Democracy was born not because people were idealistic, but because they were practical. Greek city-states were small and fragile. When power concentrated too much in one person, conflict followed. Tyranny led to instability. Democracy was a response to fear: fear of unchecked power, fear of rulers who could not be removed.

Democracy taught Europe its first essential lesson: power must come from the people, not descend upon them. Authority needs consent. Leadership must be temporary, not eternal. Even though democracy disappeared and reappeared many times in European history, this seed never died. Whenever Europeans questioned who should rule, they returned to the same question first asked in that Athenian square: who decides?

Rule of Law

If Greece taught Europe who should decide, Rome taught Europe how decisions should bind everyone equally.

Rome was vast, diverse, and complex. It ruled millions of people across continents. Democracy alone was not enough. Rome needed stability, predictability, and order. Its answer was law.

Roman law introduced a powerful idea: laws are written, public, and apply to everyone. Not just to the weak, but also to the strong. Not just to citizens, but eventually across the empire. A ruler could command, but even rulers were expected to rule within the law.

Before Rome, justice was often personal. Powerful people decided outcomes. Rules changed depending on who you were. Rome changed that logic. Law became a system. Courts, procedures, contracts, and rights were formalized. People could know the rules in advance.

This mattered deeply. When rules are clear, people can plan their lives. Trade becomes possible. Trust grows. Violence decreases. Law turns power from something arbitrary into something structured.

Roman law also separated authority from personality. The law did not depend on whether a ruler was wise or cruel. It existed beyond individuals. That idea survived the fall of the Roman Empire. Long after Rome collapsed politically, its legal thinking remained alive in monasteries, universities, and courts.

Europe learned a second lesson: power must be constrained by rules. Even legitimate authority becomes dangerous if it stands above the law. Democracy without law can become mob rule. Law without democracy can become oppression. Europe began to understand that both must exist together.

Liberty

After Rome fell, Europe fragmented. Empires broke apart. Violence returned. Power was local, personal, and often brutal. Kings, lords, and churches competed for control. Ordinary people lived under constant pressure.

And yet, in this harsh world, a third idea slowly emerged: liberty.

Liberty did not begin as freedom for everyone. It began as limits. Limits on what rulers could take, demand, or command. Step by step, people pushed back against absolute power.

One of the most famous moments came in medieval Europe with the Magna Carta. A king was forced to accept that his power was not unlimited. He could not imprison people arbitrarily. He could not tax without consent. This was not democracy, but it was a breakthrough: even the king had boundaries.

Across Europe, cities demanded charters. Guilds negotiated rights. Peasants revolted against unbearable control.

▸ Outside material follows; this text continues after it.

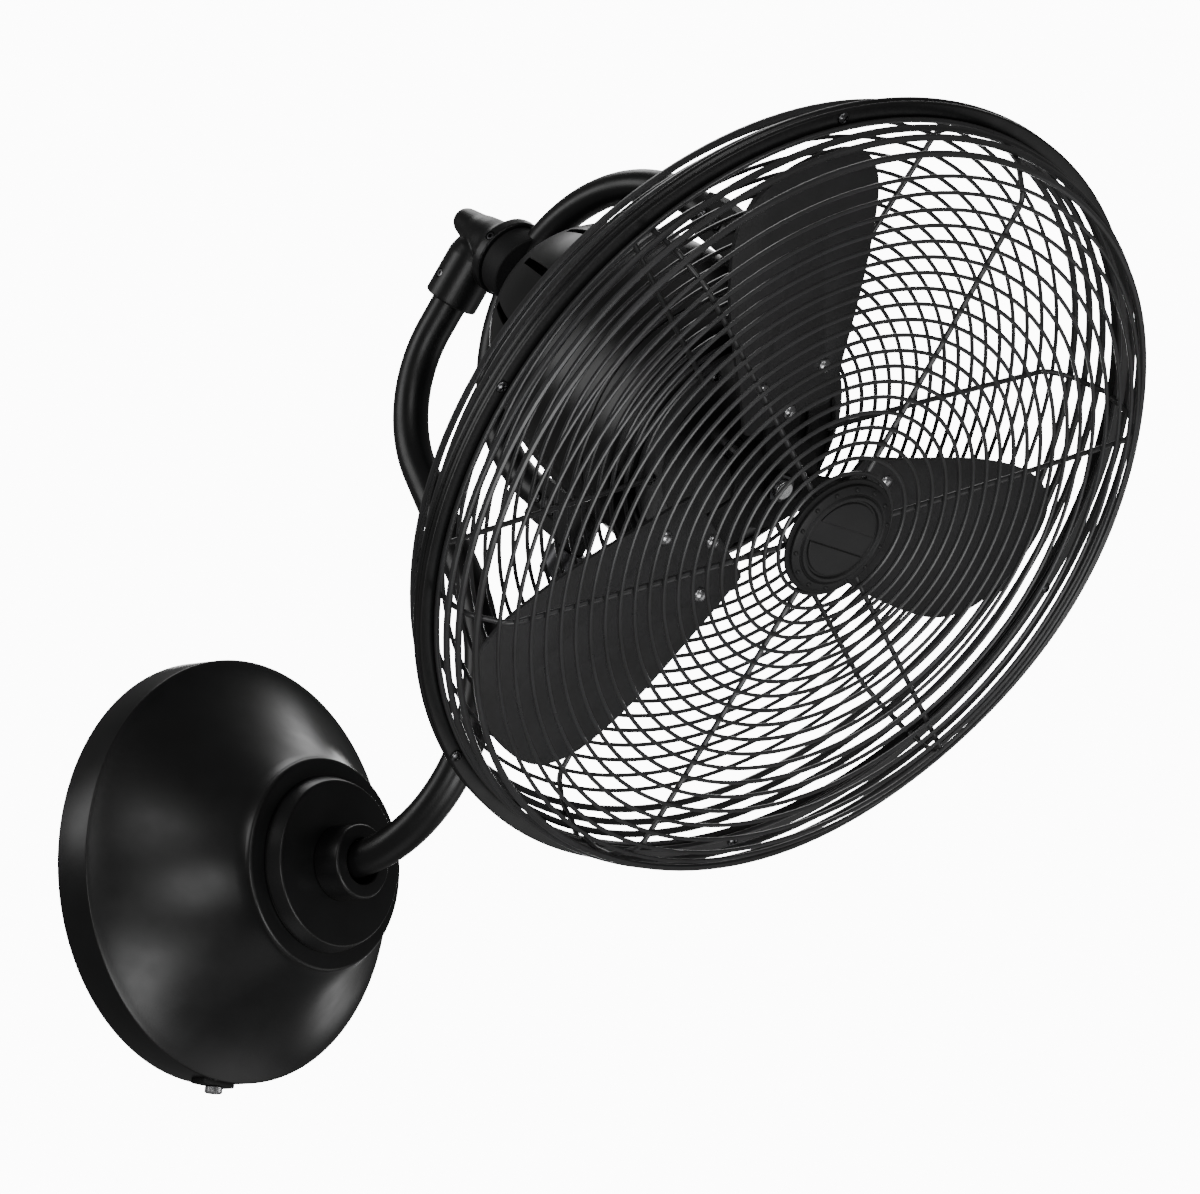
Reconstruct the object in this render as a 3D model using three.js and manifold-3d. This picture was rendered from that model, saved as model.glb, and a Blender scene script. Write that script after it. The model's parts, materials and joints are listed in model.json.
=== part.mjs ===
// Wall mounted fan: a caged head in a U-shaped yoke, on an arm bent up and back from a round canopy.
// Millimetres, +Z up. The wall is the plane y = 0 and the fan stands out of it towards -Y. The origin is
// the centre of the canopy on the wall. Head parts are placed by stations along the fan's own axis:
// station 0 is just ahead of the guard ring, positive stations are in front of it.
import * as THREE from "three";
import { mergeVertices } from "three/addons/utils/BufferGeometryUtils.js";
import Module from "manifold-3d";

const wasm = await Module();
wasm.setup();

const RAD = Math.PI / 180;
const FULL_TURN = 2 * Math.PI;

// Clearances.
const SEAT = 0.3; // between pieces that rest on each other
const RUNNING = 0.35; // radial, where one piece turns in another

// Wall bracket and canopy, measured out from the wall.
const CANOPY_R = 125;
const CANOPY_WALL = 1.6;
const RIM_HEIGHT = 24;
const BELL_TOP_R = 63.5;
const CANOPY_HEIGHT = 95;
const BELL_RIM_DRAW = 17; // the bell's two ends run on a little before they curve
const BELL_RIM_RISE = 8;
const BELL_TOP_SWELL = 13.5;
const BELL_TOP_DROP = 34;
const STEP_FILLET = 2;
const FLANGE_BASE_R = 51.5;
const FLANGE_TOP_R = 48.5;
const FLANGE_THICKNESS = 10.7;
const COLLAR_R = 21.8;
const COLLAR_HEIGHT = 18.7;
const COLLAR_RECESS_R = 13.2;
const COLLAR_RECESS_DEPTH = 15;
const STRAP_WIDTH = 26;
const STRAP_THICKNESS = 2.5;
const STRAP_SLOT_SPACING = 88;
const STRAP_SLOT_LENGTH = 16;
const STRAP_SLOT_WIDTH = 5.5;
const CABLE_HOLE_R = 11;
const CABLE_HOLE_HEIGHT = 22;
const PAD_WIDTH = 25;
const PAD_LENGTH = 12;
const PAD_THICKNESS = 2.4;
const THUMB_SHANK_R = 2.4;
const THUMB_HEAD_R = 5.3;
const THUMB_HEAD_HEIGHT = 4;
const THUMB_OUT = 17; // its distance from the wall
const LOCK_NUT_R = 17;
const LOCK_NUT_HEIGHT = 8;

// Arm: out of the canopy, round a wide bend, back over the canopy, then forward to the tee.
const ARM_R = 10.5;
const ARM_BORE_R = 8.2;
const ARM_TAIL = 14; // its length inside the canopy
const ARM_LOW_CORNER = new THREE.Vector2(-294.7, 0); // y, z
const ARM_HIGH_CORNER = new THREE.Vector2(-117.1, 273.9);
const ARM_LOW_BEND = 103.5;
const ARM_HIGH_BEND = 77.5;
const TEE_RISE = 114.1; // from the arm's high corner to the tee's centre
const HEAD_PITCH = 35.7; // degrees that the fan looks below the horizontal

// Tee, at the end of the arm.
const TEE_STATION = -307;
const SOCKET_R = 16.2;
const SOCKET_RIM = -43; // below the fan's axis
const SOCKET_FLOOR = -18;
const ARM_ENGAGED = 24;
const WIRE_WAY_R = 6;
const TEE_FLANGE_R = 24;
const TEE_FLANGE_THICKNESS = 7;
const HORN_TIP_STATION = -335.5;
const SET_SCREW_R = 2.4;
const ARM_SET_SCREW_DROP = 30;
const ARM_SET_SCREW_ANGLE = 14; // degrees round the socket, from -X towards the back
const YOKE_SET_SCREW_ANGLE = 21; // degrees round the barrel, from -X upwards
const YOKE_SET_SCREW_STATION = -283;

// Motor.
const MOTOR_R = 80.4;
const MOTOR_WALL = 2.2;
const DOME_BACK_R = 14.4;
const DOME_CENTRE = -125.4;
const DOME_LENGTH = 119.6;
const SEAM_STATION = -87;
const COVER_SHOULDER = -62;
const COVER_FACE = -54.5;
const COVER_SLOPE = 10.4; // how much narrower its face is
const COVER_FACE_R = MOTOR_R - COVER_SLOPE;
const VENT_COUNT = 12;
const VENT_STATION = -196;
const VENT_LENGTH = 37;
const VENT_WIDTH = 4.5;
const VENT_INNER_R = 30; // no vent reaches nearer the axis
const VENT_PHASE = 20; // degrees
const CORE_FRONT = -90;
const CORE_LENGTH = 23;
const CORE_BACK = CORE_FRONT - CORE_LENGTH;
const AIR_GAP = 0.8;
const ROTOR_R = 35.2;
const SHAFT_R = 6;
const SHAFT_BACK = -228;
const SHAFT_FRONT = -5;
const BEARING_R = 13;
const BEARING_WIDTH = 9;
const REAR_BEARING_STATION = -222;
const FRONT_BEARING_STATION = -72;
const BEARING_HOUSING_R = 17;

// Trunnions that carry the motor in the yoke.
const PIVOT_STATION = -124;
const KNUCKLE_R = 8.3;
const KNUCKLE_HALF_HEIGHT = 12.4; // on each side of the leg's centre line
const PIVOT_R = 4;
const PIVOT_HEAD_R = 10.5; // a round grip
const PIVOT_HEAD_HEIGHT = 18;
const PIVOT_HEAD_EDGE = 1.5;
const PIVOT_LENGTH = 32;
const EAR_R = 9;
const EAR_RISE = 1.4; // out of the motor's side
const EAR_TOP = MOTOR_R + EAR_RISE; // from the fan's axis
const EAR_FOOT_DEPTH = 7.4; // in from the motor's side
const EAR_FOOT = MOTOR_R - EAR_FOOT_DEPTH;
const EAR_GAP = 0.8;

// Yoke. Its back stays by the tee, and its legs stand clear of the motor's ears.
const YOKE_TUBE_R = 9.3;
const YOKE_BACK_STATION = -268.5; // of the tube's centre line
const YOKE_BEND = EAR_TOP + EAR_GAP + KNUCKLE_HALF_HEIGHT;
const YOKE_BEND_STATION = YOKE_BACK_STATION + YOKE_BEND;
const YOKE_END_LENGTH = 13; // from the end of a leg to the pivot
const YOKE_LEG_END = PIVOT_STATION - YOKE_END_LENGTH;
const YOKE_FORK_LENGTH = 25; // back over the leg
const YOKE_HUB_R = 22;
const YOKE_HUB_FRONT = -264;
const YOKE_HUB_BACK = -279;
const SPIGOT_R = 8;
const SPIGOT_LENGTH = 24;
const LEG_BORE_R = 7.2;
const LEG_BORE_DEPTH = 30;
const YOKE_SCREW_STATIONS = [YOKE_LEG_END - 21.5, YOKE_LEG_END - 6.5];
const YOKE_SCREW_R = 2.1;
const YOKE_SCREW_HEAD_R = 3.7;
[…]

Universities claimed intellectual independence. Churches argued that conscience could not be ruled by force alone.

Liberty grew unevenly and slowly. It was often crushed, then rediscovered. But over time, Europeans learned a third lesson: human beings are not property of the state. Authority exists to serve life, not consume it. People have a sphere of freedom that power must respect.

Liberty transformed the meaning of politics. Power was no longer just about order, but about dignity. Not just survival, but self-determination. This idea would later explode during the Enlightenment, but its roots were medieval and hard-earned.

Democracy, rule of law, and liberty were not invented in comfort. They were forged in crisis. Each emerged as an answer to a specific failure of power. Together, they form Europe’s deep foundation.

Democracy answers the question of legitimacy: who decides.
Rule of law answers the question of restraint: how power is exercised.
Liberty answers the question of purpose: why power exists at all.

Europe is not defined by geography alone. It is defined by these lessons, learned over centuries, often at great cost. When Europe forgets them, it stumbles. When it remembers them, it moves forward.

This is where our Europe begins—not as a place, but as a promise.